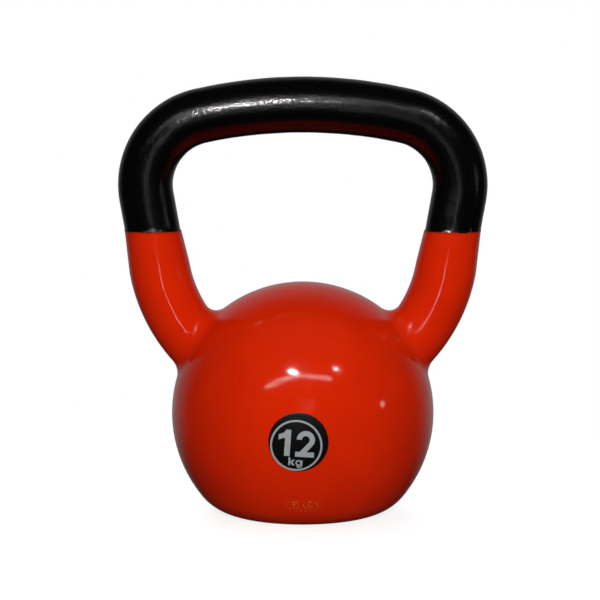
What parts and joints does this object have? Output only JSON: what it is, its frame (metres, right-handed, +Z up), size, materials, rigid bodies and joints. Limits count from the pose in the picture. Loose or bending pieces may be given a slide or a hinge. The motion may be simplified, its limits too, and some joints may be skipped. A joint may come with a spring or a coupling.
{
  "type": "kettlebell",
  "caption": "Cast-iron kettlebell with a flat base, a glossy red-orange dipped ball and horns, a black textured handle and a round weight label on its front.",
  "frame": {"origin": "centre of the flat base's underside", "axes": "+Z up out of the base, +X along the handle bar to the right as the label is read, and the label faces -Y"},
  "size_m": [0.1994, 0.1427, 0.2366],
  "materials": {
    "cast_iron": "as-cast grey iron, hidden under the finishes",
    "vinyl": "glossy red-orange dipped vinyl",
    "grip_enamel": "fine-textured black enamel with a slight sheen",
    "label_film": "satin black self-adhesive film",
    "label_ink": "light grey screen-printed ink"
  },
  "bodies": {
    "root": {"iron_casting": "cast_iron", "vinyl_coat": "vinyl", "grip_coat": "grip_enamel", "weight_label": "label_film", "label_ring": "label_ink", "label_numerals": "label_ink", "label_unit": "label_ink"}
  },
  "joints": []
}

- **EXERCISE INSTRUCTIONS**: From the listing above, collect each line in which the string "bodies" appears.

- **REPLY**:
What parts and joints does this object have? Output only JSON: what it is, its frame (metres, right-handed, +Z up), size, materials, rigid bodies and joints. Limits count from the pose in the picture. Loose or bending pieces may be given a slide or a hinge. The motion may be simplified, its limits too, and some joints may be skipped. A joint may come with a spring or a coupling.
  "bodies": {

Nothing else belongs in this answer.